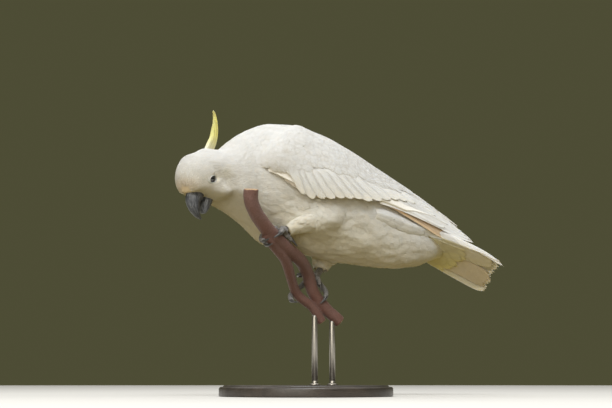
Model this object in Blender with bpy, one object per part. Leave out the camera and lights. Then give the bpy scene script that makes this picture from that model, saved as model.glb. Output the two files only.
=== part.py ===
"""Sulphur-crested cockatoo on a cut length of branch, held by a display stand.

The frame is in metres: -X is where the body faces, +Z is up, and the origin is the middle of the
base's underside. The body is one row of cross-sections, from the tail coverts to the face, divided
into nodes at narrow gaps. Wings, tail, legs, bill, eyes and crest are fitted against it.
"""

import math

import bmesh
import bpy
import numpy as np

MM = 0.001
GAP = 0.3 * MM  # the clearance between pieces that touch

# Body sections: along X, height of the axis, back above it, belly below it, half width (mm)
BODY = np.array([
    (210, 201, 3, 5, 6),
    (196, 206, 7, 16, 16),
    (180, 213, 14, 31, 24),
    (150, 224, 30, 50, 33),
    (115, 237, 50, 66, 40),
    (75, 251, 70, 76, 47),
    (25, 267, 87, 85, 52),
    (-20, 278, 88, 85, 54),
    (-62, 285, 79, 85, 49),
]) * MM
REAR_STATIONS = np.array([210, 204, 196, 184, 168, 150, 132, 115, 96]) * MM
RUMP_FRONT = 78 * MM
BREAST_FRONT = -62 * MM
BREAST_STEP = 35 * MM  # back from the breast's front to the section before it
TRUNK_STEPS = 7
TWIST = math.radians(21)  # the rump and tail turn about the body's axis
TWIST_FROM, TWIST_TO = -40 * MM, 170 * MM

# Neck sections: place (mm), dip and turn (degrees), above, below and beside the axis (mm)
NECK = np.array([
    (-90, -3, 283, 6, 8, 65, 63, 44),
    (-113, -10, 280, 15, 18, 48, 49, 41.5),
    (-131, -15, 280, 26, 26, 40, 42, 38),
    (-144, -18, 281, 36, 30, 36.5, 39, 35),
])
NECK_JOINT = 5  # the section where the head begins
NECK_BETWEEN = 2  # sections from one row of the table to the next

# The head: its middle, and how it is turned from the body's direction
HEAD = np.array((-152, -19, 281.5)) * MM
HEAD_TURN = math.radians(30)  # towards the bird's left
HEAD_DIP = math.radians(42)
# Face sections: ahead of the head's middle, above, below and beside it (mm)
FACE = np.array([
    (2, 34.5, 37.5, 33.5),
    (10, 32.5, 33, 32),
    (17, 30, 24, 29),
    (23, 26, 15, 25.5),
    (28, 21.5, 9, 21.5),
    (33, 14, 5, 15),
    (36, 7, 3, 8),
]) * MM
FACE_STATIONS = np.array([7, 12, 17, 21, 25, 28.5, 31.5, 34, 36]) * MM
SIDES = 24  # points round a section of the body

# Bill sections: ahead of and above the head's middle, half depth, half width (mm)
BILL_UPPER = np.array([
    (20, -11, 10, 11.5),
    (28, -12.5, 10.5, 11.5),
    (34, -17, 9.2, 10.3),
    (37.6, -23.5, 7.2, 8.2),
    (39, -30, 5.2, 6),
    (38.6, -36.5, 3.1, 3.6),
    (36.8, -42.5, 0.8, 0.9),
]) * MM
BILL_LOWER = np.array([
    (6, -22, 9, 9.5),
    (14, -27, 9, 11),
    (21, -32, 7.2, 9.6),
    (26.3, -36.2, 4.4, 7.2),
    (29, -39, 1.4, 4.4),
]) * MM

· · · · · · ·

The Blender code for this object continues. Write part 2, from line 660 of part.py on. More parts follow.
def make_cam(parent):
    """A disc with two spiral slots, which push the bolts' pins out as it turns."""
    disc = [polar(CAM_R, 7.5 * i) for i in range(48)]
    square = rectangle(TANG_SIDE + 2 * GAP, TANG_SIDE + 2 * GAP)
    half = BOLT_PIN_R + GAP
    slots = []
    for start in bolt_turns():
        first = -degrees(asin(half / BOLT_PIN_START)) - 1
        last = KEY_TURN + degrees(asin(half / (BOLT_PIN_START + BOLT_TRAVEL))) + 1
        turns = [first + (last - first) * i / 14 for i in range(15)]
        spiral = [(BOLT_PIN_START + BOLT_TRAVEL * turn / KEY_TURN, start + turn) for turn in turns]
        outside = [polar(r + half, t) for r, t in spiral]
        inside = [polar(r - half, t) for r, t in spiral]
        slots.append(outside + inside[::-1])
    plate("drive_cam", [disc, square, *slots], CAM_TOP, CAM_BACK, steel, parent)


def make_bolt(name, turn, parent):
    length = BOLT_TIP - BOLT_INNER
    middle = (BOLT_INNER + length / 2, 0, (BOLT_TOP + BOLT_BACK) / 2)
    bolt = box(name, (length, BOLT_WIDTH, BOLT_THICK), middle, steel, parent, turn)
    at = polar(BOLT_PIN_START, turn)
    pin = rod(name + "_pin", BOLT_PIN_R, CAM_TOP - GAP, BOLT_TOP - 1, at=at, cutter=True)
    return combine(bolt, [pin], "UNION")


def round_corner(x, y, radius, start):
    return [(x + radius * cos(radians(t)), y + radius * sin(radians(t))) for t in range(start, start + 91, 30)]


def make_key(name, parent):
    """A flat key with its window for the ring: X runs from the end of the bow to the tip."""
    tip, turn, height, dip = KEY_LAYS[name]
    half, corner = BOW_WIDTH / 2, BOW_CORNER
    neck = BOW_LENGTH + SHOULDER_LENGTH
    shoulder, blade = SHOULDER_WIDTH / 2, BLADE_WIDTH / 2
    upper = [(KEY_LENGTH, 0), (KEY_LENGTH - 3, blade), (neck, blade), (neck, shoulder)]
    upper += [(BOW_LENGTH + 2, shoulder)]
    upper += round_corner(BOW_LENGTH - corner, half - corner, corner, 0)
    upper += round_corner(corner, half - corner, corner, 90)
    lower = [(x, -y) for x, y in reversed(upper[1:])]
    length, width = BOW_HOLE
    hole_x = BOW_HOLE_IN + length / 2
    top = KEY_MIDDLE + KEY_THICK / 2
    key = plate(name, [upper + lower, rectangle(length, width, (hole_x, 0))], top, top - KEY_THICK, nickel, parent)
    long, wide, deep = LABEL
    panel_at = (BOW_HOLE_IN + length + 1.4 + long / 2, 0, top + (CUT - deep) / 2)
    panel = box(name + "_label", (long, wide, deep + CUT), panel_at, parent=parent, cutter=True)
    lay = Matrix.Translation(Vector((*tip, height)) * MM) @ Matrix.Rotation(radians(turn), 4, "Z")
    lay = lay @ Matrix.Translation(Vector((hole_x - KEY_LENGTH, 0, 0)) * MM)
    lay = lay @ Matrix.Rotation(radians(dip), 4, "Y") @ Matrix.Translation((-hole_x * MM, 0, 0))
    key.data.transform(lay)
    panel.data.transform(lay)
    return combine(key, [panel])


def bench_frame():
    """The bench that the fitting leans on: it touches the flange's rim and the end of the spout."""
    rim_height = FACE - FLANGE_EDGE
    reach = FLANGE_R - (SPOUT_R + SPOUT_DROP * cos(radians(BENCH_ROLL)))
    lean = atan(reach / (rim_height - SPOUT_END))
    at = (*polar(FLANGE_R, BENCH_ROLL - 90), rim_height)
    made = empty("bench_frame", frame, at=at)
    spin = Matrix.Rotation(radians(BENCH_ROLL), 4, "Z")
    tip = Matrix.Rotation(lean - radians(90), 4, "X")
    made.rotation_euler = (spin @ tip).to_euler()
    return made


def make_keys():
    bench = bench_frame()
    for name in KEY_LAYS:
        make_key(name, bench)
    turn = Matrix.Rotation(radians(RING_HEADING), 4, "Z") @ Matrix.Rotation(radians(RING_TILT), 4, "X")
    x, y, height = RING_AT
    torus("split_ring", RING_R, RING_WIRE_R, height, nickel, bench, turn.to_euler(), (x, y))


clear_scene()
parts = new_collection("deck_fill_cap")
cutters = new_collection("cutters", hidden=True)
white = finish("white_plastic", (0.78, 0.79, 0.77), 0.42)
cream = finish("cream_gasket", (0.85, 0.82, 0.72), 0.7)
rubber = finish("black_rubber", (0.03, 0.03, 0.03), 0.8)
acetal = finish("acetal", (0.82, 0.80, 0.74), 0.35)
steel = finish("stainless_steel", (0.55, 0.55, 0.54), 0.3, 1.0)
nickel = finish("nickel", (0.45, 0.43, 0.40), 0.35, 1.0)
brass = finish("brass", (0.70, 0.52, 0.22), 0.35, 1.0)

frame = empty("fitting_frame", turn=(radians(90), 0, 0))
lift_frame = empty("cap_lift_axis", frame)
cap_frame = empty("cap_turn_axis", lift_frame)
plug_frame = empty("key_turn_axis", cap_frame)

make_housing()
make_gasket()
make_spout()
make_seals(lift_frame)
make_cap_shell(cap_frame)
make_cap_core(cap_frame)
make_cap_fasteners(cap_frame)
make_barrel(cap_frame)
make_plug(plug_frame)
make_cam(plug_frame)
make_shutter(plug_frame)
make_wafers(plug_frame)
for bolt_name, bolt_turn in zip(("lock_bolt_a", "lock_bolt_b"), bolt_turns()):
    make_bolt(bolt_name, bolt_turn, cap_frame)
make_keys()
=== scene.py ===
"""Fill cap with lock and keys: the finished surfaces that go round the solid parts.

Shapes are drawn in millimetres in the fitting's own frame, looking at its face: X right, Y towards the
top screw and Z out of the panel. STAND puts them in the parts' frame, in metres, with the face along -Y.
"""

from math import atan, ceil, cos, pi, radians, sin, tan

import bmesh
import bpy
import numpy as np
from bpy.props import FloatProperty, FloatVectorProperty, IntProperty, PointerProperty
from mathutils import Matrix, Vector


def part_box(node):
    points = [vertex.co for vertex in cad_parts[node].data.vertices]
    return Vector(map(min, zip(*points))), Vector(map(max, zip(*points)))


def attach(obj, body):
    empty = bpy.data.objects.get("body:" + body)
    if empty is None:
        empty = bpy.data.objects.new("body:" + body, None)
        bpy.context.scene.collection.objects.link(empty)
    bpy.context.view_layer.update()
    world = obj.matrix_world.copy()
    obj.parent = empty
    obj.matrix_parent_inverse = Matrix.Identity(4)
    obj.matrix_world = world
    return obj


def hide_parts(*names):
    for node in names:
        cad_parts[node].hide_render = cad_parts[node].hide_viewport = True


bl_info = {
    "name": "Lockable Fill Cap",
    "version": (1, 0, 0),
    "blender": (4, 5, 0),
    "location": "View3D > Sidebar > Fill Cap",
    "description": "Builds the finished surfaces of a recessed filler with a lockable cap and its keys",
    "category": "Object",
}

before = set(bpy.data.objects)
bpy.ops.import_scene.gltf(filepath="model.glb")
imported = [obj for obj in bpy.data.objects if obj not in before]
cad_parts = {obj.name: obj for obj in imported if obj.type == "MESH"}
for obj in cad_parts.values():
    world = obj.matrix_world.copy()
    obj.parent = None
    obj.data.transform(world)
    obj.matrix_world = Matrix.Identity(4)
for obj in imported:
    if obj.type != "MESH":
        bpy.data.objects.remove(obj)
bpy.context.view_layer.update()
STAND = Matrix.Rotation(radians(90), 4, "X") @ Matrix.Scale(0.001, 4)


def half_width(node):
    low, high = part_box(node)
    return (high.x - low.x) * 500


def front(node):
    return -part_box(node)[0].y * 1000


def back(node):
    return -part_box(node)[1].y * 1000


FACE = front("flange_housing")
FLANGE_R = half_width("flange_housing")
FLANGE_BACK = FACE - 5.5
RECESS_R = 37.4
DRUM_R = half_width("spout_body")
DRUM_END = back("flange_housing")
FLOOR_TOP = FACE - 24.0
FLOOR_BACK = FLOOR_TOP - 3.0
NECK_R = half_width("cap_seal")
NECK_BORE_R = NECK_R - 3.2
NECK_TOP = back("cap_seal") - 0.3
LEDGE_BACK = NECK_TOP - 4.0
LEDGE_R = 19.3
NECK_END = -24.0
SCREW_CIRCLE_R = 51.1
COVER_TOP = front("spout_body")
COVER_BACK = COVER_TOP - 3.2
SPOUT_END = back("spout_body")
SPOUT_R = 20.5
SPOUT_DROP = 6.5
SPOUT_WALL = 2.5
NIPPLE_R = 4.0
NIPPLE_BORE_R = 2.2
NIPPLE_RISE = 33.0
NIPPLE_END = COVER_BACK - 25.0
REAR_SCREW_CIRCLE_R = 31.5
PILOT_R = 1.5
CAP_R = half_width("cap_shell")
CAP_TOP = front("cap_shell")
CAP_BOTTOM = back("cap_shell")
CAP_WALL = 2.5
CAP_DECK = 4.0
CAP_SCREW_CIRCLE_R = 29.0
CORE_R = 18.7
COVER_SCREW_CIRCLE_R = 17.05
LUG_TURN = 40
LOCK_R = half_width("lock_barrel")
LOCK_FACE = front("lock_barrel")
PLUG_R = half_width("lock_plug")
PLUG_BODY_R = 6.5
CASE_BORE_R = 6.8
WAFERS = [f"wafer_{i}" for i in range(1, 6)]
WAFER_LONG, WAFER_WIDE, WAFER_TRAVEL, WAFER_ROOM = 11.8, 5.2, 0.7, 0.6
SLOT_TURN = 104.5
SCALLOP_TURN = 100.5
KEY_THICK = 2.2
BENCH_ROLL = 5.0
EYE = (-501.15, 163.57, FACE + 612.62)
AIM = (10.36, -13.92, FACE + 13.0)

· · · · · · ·

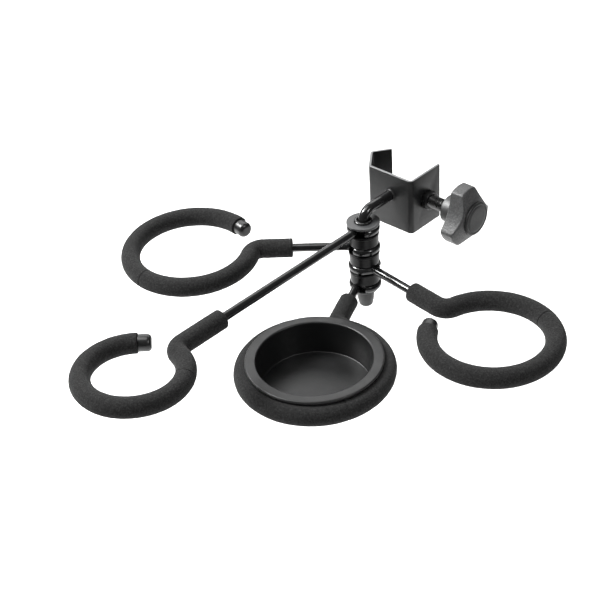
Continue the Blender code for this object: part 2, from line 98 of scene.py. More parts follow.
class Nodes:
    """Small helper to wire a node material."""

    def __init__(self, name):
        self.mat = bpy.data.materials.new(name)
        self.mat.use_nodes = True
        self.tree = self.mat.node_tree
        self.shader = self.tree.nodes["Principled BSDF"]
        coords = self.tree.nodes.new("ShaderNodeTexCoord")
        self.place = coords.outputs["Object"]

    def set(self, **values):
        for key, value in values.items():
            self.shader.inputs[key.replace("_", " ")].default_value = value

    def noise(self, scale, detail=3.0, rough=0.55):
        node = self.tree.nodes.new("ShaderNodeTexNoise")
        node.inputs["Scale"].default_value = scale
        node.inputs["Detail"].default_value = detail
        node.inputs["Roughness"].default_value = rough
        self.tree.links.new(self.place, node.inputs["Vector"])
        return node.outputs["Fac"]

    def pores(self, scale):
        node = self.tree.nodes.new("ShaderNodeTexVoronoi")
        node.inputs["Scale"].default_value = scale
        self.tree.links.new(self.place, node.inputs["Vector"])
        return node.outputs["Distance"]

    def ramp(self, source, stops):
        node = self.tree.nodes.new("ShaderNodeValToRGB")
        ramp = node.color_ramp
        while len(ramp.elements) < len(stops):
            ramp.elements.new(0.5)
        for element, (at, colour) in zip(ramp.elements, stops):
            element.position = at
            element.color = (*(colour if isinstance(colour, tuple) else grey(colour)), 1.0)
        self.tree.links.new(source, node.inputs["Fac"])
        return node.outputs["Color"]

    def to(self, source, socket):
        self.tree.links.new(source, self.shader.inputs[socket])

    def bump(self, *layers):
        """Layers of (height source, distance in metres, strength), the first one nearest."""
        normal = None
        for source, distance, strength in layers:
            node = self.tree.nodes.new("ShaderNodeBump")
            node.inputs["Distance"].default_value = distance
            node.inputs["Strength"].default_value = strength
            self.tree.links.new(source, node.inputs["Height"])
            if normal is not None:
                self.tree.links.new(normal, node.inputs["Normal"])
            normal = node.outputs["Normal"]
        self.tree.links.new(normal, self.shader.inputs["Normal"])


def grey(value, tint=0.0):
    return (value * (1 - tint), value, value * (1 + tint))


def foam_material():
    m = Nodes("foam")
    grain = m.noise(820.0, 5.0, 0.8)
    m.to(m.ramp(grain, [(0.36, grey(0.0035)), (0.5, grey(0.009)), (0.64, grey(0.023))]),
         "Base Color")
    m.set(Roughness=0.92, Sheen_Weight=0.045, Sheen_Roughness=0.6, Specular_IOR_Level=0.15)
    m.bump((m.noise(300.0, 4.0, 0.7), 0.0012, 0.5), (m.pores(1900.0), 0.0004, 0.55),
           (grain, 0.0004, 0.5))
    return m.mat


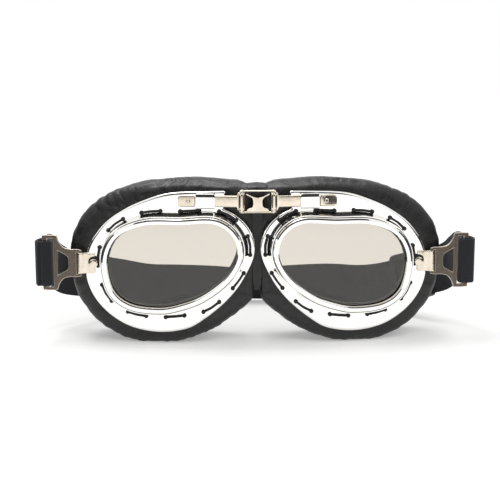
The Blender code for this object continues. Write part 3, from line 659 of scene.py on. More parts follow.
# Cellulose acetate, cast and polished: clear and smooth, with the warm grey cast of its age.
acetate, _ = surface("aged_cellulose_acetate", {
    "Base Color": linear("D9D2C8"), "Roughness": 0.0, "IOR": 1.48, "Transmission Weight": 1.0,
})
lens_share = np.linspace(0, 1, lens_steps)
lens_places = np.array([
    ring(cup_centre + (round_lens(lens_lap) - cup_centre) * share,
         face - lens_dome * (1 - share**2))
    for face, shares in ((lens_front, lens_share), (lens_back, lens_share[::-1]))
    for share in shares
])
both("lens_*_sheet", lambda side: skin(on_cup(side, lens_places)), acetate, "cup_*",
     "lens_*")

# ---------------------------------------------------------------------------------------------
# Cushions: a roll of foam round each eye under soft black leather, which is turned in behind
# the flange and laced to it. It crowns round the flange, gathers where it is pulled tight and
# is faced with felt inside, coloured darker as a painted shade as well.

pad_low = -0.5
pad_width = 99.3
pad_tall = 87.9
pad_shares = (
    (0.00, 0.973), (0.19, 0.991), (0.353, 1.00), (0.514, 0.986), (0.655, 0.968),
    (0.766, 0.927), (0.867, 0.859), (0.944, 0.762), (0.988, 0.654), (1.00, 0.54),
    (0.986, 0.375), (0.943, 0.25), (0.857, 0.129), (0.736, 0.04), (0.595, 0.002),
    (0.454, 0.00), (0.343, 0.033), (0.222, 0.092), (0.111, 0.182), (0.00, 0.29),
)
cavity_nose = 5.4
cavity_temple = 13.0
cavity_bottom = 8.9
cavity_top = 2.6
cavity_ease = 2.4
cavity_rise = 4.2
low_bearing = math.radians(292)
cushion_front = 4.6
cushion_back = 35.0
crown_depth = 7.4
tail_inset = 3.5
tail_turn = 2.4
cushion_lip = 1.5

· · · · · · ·

Starting at the line that holds "Model this object", copy each line exactly and stop after the line that holds "GAP = 0.3 *".

:: Exercise response ::
Model this object in Blender with bpy, one object per part. Leave out the camera and lights. Then give the bpy scene script that makes this picture from that model, saved as model.glb. Output the two files only.
=== part.py ===
"""Sulphur-crested cockatoo on a cut length of branch, held by a display stand.

The frame is in metres: -X is where the body faces, +Z is up, and the origin is the middle of the
base's underside. The body is one row of cross-sections, from the tail coverts to the face, divided
into nodes at narrow gaps. Wings, tail, legs, bill, eyes and crest are fitted against it.
"""

import math

import bmesh
import bpy
import numpy as np

MM = 0.001
GAP = 0.3 * MM  # the clearance between pieces that touch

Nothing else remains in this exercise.